The prophet of God saw the Lord Jesus standing beside the brazen altar as the Executioner of Divine justice upon the wicked. Beginning at the sanctuary of God, he shall pour out God’s furious wrath upon all his enemies. His eye will spare none. He declares, “As for me also, mine eye shall not spare, neither will I have pity, but I will recompense their way upon their head” (Ezekiel 9:10). Then he said to his prophet, “And, behold, the man clothed with linen, which had the inkhorn by his side, reported the matter, saying, I have done as thou hast commanded me” (Ezekiel 9:11).

 

Sealed

This Man, this seventh Man, with the inkhorn by his side, is our dear Savior, the Lord Jesus, the perfect Man, the Man of Grace, the God-man, our Mediator.

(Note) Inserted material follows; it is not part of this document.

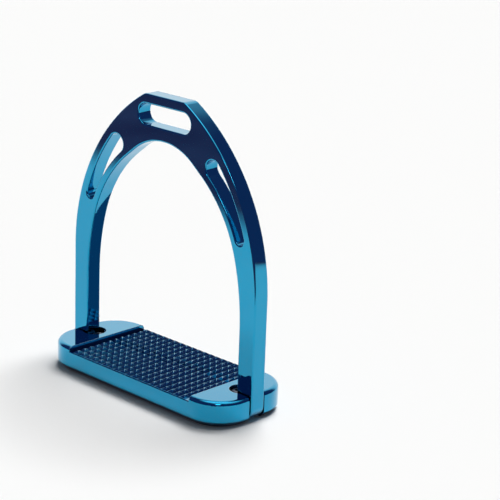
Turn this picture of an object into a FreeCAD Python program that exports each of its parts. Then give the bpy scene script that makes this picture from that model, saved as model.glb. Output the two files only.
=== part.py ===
import FreeCAD, Part
import math
import os

os.makedirs("parts", exist_ok=True)

V = FreeCAD.Vector
UP = V(0, 0, 1)

# Frame: origin at the middle of the footplate's underside, X along the footplate, Y front to back
# (front is -Y), Z up. The bow stands in the XZ plane.

# Footplate
plate_length = 141.0
plate_width = 57.0
plate_corner = 20.0
deck_z = 14.6
step_depth = 2.8
grip_half_length = 47.9
rim_radius = 2.6
sole_chamfer = 3.0
wall_edge = 0.4
step_edge = 0.25

# Grip studs cut from the footplate
stud_columns = 19
stud_rows = 12
grip_end_strip = 2.8
stud_lane = 0.9
stud_height = 1.6
stud_valley = 0.25
stud_top = 0.45
stud_field_width = 56.0
stud_root = 0.5

# Bow
bow_thickness = 9.6
bow_half_width = 71.2
leg_width = 11.2
bow_top_z = deck_z + 147.4
outer_radius = 111.0
outer_centre_z = deck_z + 51.0
top_corner = 6.0
arch_z = deck_z + 123.2
arch_radius = 36.0
arch_turn = math.radians(38)
shoulder_line = 8.0
shoulder_radius = 76.0
shoulder_turn = math.radians(74)
bow_edge = 0.9

# Leather slot and shoulder windows
slot_half_length = 20.0
slot_height = 11.4
slot_z = deck_z + 136.2
window_outer_wall = 5.1
window_inner_wall = 4.15
window_top_radius = 5.3
window_low_radius = 2.85

# How the legs sit in the footplate
leg_gap = 0.9
leg_foot_z = 0.3
leg_foot_radius = 7.0
pocket_x = 59.1
pocket_radius = 6.8
pocket_floor_z = deck_z - 5.6
toe_end_x = 50.0
toe_top_z = 4.6

# Clamp screws
screw_x = 56.15
head_diameter = 7.0
head_height = 4.0
head_edge = 0.4
socket_flats = 3.0
socket_depth = 2.2
shank_diameter = 3.4
shank_end_z = 1.0
clearance_diameter = 4.6
toe_hole_diameter = 4.0


def box(x0, x1, y0, y1, z0, z1):
    return Part.makeBox(x1 - x0, y1 - y0, z1 - z0, V(x0, y0, z0))


def upright(radius, x, z0, z1):
    return Part.makeCylinder(radius, z1 - z0, V(x, 0, z0), UP)


def mirrored(shape):
    return shape.mirror(V(0, 0, 0), V(1, 0, 0))


def on_circle(centre, radius, angle):
    """Point of a circle in the XZ plane; the angle is measured from +X towards +Z."""
    return V(centre.x + radius * math.cos(angle), 0, centre.z + radius * math.sin(angle))


def arc(centre, radius, start, end):
    return Part.Arc(on_circle(centre, radius, start),
                    on_circle(centre, radius, (start + end) / 2),
                    on_circle(centre, radius, end)).toShape()


def line(a, b):
    return Part.LineSegment(a, b).toShape()


def bearing(origin, point):
    return math.atan2(point.z - origin.z, point.x - origin.x)


def slab(edges):
    """Plate of the bow's thickness, centred on Y = 0, from edges in the XZ plane."""
    face = Part.Face(Part.Wire(Part.__sortEdges__(edges)))
    plate = face.extrude(V(0, bow_thickness, 0))
    plate.translate(V(0, -bow_thickness / 2, 0))
    return plate


def outer_edges():
    """Right half of the bow's outer outline, from the top centre line down under the foot."""
    centre = V(bow_half_width - outer_radius, 0, outer_centre_z)
    corner_z = bow_top_z - top_corner
    reach = outer_radius - top_corner
    corner = V(centre.x + math.sqrt(reach ** 2 - (corner_z - centre.z) ** 2), 0, corner_z)
    blend = bearing(centre, corner)
    foot = V(bow_half_width - leg_foot_radius, 0, leg_foot_z + leg_foot_radius)
    heel = V(bow_half_width - leg_width + bow_edge, 0, leg_foot_z + bow_edge)
    return [
        line(V(0, 0, bow_top_z), V(corner.x, 0, bow_top_z)),
        arc(corner, top_corner, math.pi / 2, blend),
        arc(centre, outer_radius, blend, 0),
        line(on_circle(centre, outer_radius, 0), V(bow_half_width, 0, foot.z)),
        arc(foot, leg_foot_radius, 0, -math.pi / 2),
        line(V(foot.x, 0, leg_foot_z), V(heel.x, 0, leg_foot_z)),
        arc(heel, bow_edge, -math.pi / 2, -math.pi),
    ]


def inner_edges():
    """Right half of the bow's inner outline, from the crown of the arch down the leg."""
    leg_x = bow_half_width - leg_width
    quarter = math.pi / 2
    crown = V(0, 0, arch_z - arch_radius)
    a = on_circle(crown, arch_radius, quarter - arch_turn)
    b = a + V(math.cos(arch_turn), 0, -math.sin(arch_turn)) * shoulder_line
    shoulder = b - V(math.sin(arch_turn), 0, math.cos(arch_turn)) * shoulder_radius
    c = on_circle(shoulder, shoulder_radius, quarter - shoulder_turn)
    leg_radius = (leg_x - c.x) / (1 - math.sin(shoulder_turn))
    blend = V(leg_x - leg_radius, 0, c.z - leg_radius * math.cos(shoulder_turn))
    edges = [
        arc(crown, arch_radius, quarter, quarter - arch_turn),
        line(a, b),
        arc(shoulder, shoulder_radius, quarter - arch_turn, quarter - shoulder_turn),
        arc(blend, leg_radius, quarter - shoulder_turn, 0),
        line(V(leg_x, 0, blend.z), V(leg_x, 0, leg_foot_z + bow_edge)),
    ]
    return edges, shoulder


def circles_meet(c1, r1, c2, r2):
    """Upper of the two points at which two circles of the XZ plane cross."""
    apart = c2 - c1
    d = apart.Length
    along = (r1 ** 2 - r2 ** 2 + d ** 2) / (2 * d)
    aside = math.sqrt(r1 ** 2 - along ** 2)
    unit = apart * (1 / d)
    normal = V(-unit.z, 0, unit.x)
    points = [c1 + unit * along + normal * side for side in (aside, -aside)]
    return max(points, key=lambda point: point.z)


def window_edges(shoulder):
    """Teardrop between two arcs that follow the outer and the inner outline."""
    outer_c = V(bow_half_width - outer_radius, 0, outer_centre_z)
    outer_r = outer_radius - window_outer_wall
    inner_r = shoulder_radius + window_inner_wall
    top, low = [circles_meet(outer_c, outer_r - r, shoulder, inner_r + r)
                for r in (window_top_radius, window_low_radius)]
    edges = [
        arc(outer_c, outer_r, bearing(outer_c, low), bearing(outer_c, top)),
        arc(shoulder, inner_r, bearing(shoulder, low), bearing(shoulder, top)),
    ]
    for end, radius, side in ((top, window_top_radius, 1), (low, window_low_radius, -1)):
        start = bearing(outer_c, end)
        stop = bearing(end, shoulder)
        sweep = (stop - start) * side % (2 * math.pi)
        edges.append(arc(end, radius, start, start + side * sweep))
    return edges


def slot_edges():
    r = slot_height / 2
    right = V(slot_half_length - r, 0, slot_z)
    left = V(r - slot_half_length, 0, slot_z)
    rise = V(0, 0, r)
    return [
        line(left - rise, right - rise),
        arc(right, r, -math.pi / 2, math.pi / 2),
        line(right + rise, left + rise),
        arc(left, r, math.pi / 2, 3 * math.pi / 2),
    ]


def make_bow():
    inner, shoulder = inner_edges()
    half = outer_edges() + inner
    edges = half + [mirrored(edge) for edge in half]
    window = slab(window_edges(shoulder))
    bow = slab(edges).cut([slab(slot_edges()), window, mirrored(window)])
    rim = [edge for edge in bow.Edges if edge.BoundBox.YLength < 1e-6]
    bow = bow.makeFillet(bow_edge, rim)
    half = bow_thickness / 2
    toe = box(toe_end_x, bow_half_width - leg_foot_radius, -half, half, leg_foot_z, toe_top_z)
    toe = toe.cut(upright(toe_hole_diameter / 2, screw_x, 0, toe_top_z + 1))
    return bow.fuse([toe, mirrored(toe)])


def level_loop(block, z):
    return [edge for edge in block.Edges
            if abs(edge.BoundBox.ZMin - z) < 1e-6 and abs(edge.BoundBox.ZMax - z) < 1e-6]


def rounded_plate():
    block = box(-plate_length / 2, plate_length / 2, -plate_width / 2, plate_width / 2, 0, deck_z)
    corners = [edge for edge in block.Edges if edge.BoundBox.ZLength > deck_z / 2]
    block = block.makeFillet(plate_corner, corners)
    block = block.makeChamfer(sole_chamfer, level_loop(block, 0))
    return block.makeFillet(rim_radius, level_loop(block, deck_z))


def cut_grip_field(plate):
    floor_z = deck_z - step_depth
    plate = plate.cut(box(-grip_half_length, grip_half_length, -plate_width, plate_width,
                          floor_z, deck_z + 1))
    wall = [edge for edge in plate.Edges
            if edge.BoundBox.XLength > 1.9 * grip_half_length
            and abs(edge.BoundBox.ZMax - floor_z) < 1e-6
            and abs(edge.BoundBox.ZMin - floor_z) < 1e-6]
    plate = plate.makeChamfer(wall_edge, wall)
    step = [edge for edge in plate.Edges
            if abs(abs(edge.CenterOfMass.x) - grip_half_length) < 1e-6
            and abs(edge.CenterOfMass.z - deck_z) < 1e-6]
    return plate.makeChamfer(step_edge, step)


def stud_bars():
    """One bar of pyramids for each column: a saw-tooth ridge seen from the end, a taper from the side."""
    floor_z = deck_z - step_depth
    root_z = floor_z - stud_root
    tip_z = floor_z + stud_height
    valley_z = floor_z + stud_valley
    pitch_y = stud_field_width / stud_rows
    pitch_x = 2 * (grip_half_length - grip_end_strip) / stud_columns
    half_base = (pitch_x - stud_lane) / 2
    half_top = stud_top / 2
    start_y = -stud_field_width / 2
    saw = [V(0, start_y, root_z), V(0, start_y, valley_z)]
    for row in range(stud_rows):
        middle = start_y + (row + 0.5) * pitch_y
        saw += [V(0, middle - half_top, tip_z),
                V(0, middle + half_top, tip_z),
                V(0, middle + pitch_y / 2, valley_z)]
    saw += [V(0, -start_y, root_z), saw[0]]
    ridge = Part.Face(Part.makePolygon(saw)).extrude(V(2 * half_base, 0, 0))
    taper = Part.makePolygon([V(-half_base, start_y, root_z), V(-half_base, start_y, floor_z),
                              V(-half_top, start_y, tip_z), V(half_top, start_y, tip_z),
                              V(half_base, start_y, floor_z), V(half_base, start_y, root_z),
                              V(-half_base, start_y, root_z)])
    taper = Part.Face(taper).extrude(V(0, stud_field_width, 0))
    ridge.translate(V(-half_base, 0, 0))
    bar = ridge.common(taper)
    bars = []
    for column in range(stud_columns):
        copy = bar.copy()
        copy.translate(V((column - (stud_columns - 1) / 2) * pitch_x, 0, 0))
        bars.append(copy)
    return bars


def leg_seat():
    """Everything cut from the right end of the footplate for the leg, its toe and its screw."""
    half = bow_thickness / 2 + leg_gap
    inner_x = bow_half_width - leg_width - leg_gap
    slot = box(inner_x, plate_length, -half, half, -1, deck_z + 1)
    pocket = upright(pocket_radius, pocket_x, pocket_floor_z, deck_z + 1)
    channel = box(toe_end_x - leg_gap, inner_x + 1, -half, half, -1, toe_top_z)
    hole = upright(clearance_diameter / 2, screw_x, 0, deck_z)
    return slot.fuse([pocket, channel, hole])


def make_footplate():
    plate = cut_grip_field(rounded_plate())
    plate = plate.fuse(stud_bars())
    seat = leg_seat()
    return plate.cut([seat, mirrored(seat)]).removeSplitter()


def make_screw():
    head_top = pocket_floor_z + head_height
    head = upright(head_diameter / 2, 0, pocket_floor_z, head_top)
    crown = [edge for edge in head.Edges
             if abs(edge.BoundBox.ZMin - head_top) < 1e-6]
    head = head.makeChamfer(head_edge, crown)
    corner = socket_flats / math.sqrt(3)
    corners = [V(corner * math.cos(k * math.pi / 3), corner * math.sin(k * math.pi / 3),
                 head_top - socket_depth) for k in range(7)]
    socket = Part.Face(Part.makePolygon(corners)).extrude(V(0, 0, socket_depth + 1))
    shank = upright(shank_diameter / 2, 0, shank_end_z, pocket_floor_z + 0.5)
    return head.fuse(shank).cut(socket)


def place_screws():
    screws = []
    for side in (1, -1):
        screw = make_screw()
        screw.translate(V(side * screw_x, 0, 0))
        screws.append(screw)
    return Part.makeCompound(screws)


nodes = {
    "stirrup_bow": make_bow(),
    "footplate": make_footplate(),
    "clamp_screws": place_screws(),
}

for name, shape in nodes.items():
    shape.exportStep("parts/" + name + ".step")
    size = shape.BoundBox
    print(name, "valid", shape.isValid(), "solids", len(shape.Solids), "faces", len(shape.Faces),
          "cm3 %.1f" % (shape.Volume / 1000),
          "box %.1f x %.1f x %.1f" % (size.XLength, size.YLength, size.ZLength))
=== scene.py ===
import bpy
import math
from mathutils import Matrix, Vector

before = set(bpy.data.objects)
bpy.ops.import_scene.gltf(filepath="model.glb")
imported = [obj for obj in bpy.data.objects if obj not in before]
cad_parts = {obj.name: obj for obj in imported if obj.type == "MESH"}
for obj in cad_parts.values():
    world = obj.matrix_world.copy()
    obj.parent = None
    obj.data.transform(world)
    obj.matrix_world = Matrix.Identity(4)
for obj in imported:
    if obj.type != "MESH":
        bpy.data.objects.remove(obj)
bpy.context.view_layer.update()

# Everything is in metres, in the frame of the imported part: X along the footplate, -Y front, Z up.

# Camera: azimuth from -Y towards +X, and the point that the middle of the picture looks at
CAMERA_AZIMUTH = math.radians(43.4)
CAMERA_ELEVATION = math.radians(17.4)
CAMERA_ROLL = math.radians(-2.07)
CAMERA_DISTANCE = 0.929
CAMERA_LENS = 123.7
CAMERA_AIM = Vector((0.0326, 0.0305, 0.0791))

# Finish: colours, how far the painted shade of hollows reaches, the radius of keen and of worn edges, the
# heights between which the studs start to show wear, and how many times a metre each unevenness repeats
LACQUER_THIN = (0.004, 0.325, 0.555)
LACQUER_THICK = (0.0, 0.27, 0.485)
# Painted shade: the colour that hollows darken to
HOLLOW_SHADE_COLOUR = (0.0, 0.07, 0.17)
BARE_METAL = (0.42, 0.62, 0.74)
STEEL_DARK = (0.05, 0.06, 0.09)
STEEL_PALE = (0.16, 0.18, 0.22)
HOLLOW_SHADE_REACH = 0.0025
KEEN_EDGE = 0.00004
WORN_EDGE = 0.00035
STUD_WEAR = (0.0124, 0.0133)
COAT_WEIGHT = 0.55
COAT_ROUGHNESS = 0.02
RIPPLE_HEIGHT = 0.0002
SHADE_SCALE = 22.0
HAZE_SCALE = 160.0
RIPPLE_SCALE = 240.0
GRAIN_SCALE = 900.0

# Studio, in the camera's own directions: right, away and up. The lit floor ends along a slanted edge in
# front of the part and fades far away, and the mirror finish of the part shows where it ends.
FLOOR_SIZE = 6.0
FLOOR_Z = -0.0004
REFLECTED_FLOOR_Z = -0.0002
BLOTCH_SCALE = 7.0
FLOOR_WHITE = (0.9, 0.9, 0.895)
EDGE_SIDE = (-0.521, -0.853, 0.0)
EDGE_FADE = (0.195, 0.245)
FAR_FADE = (0.8, 2.6)
WHITE = (1.08, 1.075, 1.06)
# Dim glow of the floor beyond the lit part: a painted reflection of a dark studio, uneven in brightness
DARK_FLOOR = (0.22, 0.045, 0.10)
DIM_FLOOR = (0.34, 0.085, 0.15)
DARK_WALLS = (0.09, 0.06, 0.15)
OVERHEAD_LEAN = 0.12
OVERHEAD_FADE = (0.77, 0.90)
BEHIND_FADE = (0.42, 0.75)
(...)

He wrote the names of God’s elect in the book of God, and put the mark of God upon their foreheads, preserving them from judgment (Ezekiel 9:3-4). This man, the Lord Jesus, has marked the foreheads of God’s chosen remnant. He commands his angels to hurt not the earth until the 144,000 (God’s elect) have been sealed in their foreheads (Revelation 7; 2 Pet. 3:9). Noah must be in the ark before the rain falls. Lot must be in Zoar before Sodom is burned. And God’s elect must be called before judgment falls upon the earth (2 Peter 3:9).

 

Linen

This seventh Man is the Man of Mercy. He “was clothed with linen.” That is not the clothing of a warrior, or the clothing of an executioner, but the clothing of a priest engaged in his priestly work in the holy of holies. The Man Ezekiel saw is Christ, our great High Priest, who has made atonement for the sins of his people, who has entered in once into the holy place, with his own blood, where he sat down, having obtained eternal redemption for us. There he sits on yonder throne in fine linen, clean and white, which is his perfect righteousness and our perfect righteousness, the righteousness of the saints.

 

Inkhorn

Our dear Redeemer is not here seen wearing a slaughter weapon at his side, as the others, but an inkhorn. In ancient times writers and secretaries, those who kept records, wore their inkhorns at their sides, so that they were always handy. Seeing this picture of my Savior, I cannot help thinking that the inkhorn is intended to represent his wounded side. From that wounded side, his precious blood gushed out in a mighty stream, and washed away our sins forever!

 

Done

In the last day, when he has made all things new, when all his people are gathered in, and he delivers the kingdom up to the Father, presenting his ransomed holy, unblameable, and unreproveable before the presence of his glory, he will say with joy, “Lo, I and the children thou hast given me” (Isaiah 8:18). Then, the Man Christ Jesus, Jehovah’s righteous Servant, who undertook our cause before the worlds were made (Ephesians 1:12; John 10:16-18), shall say, “I have done as thou hast commanded me” (Ezekiel 9:11).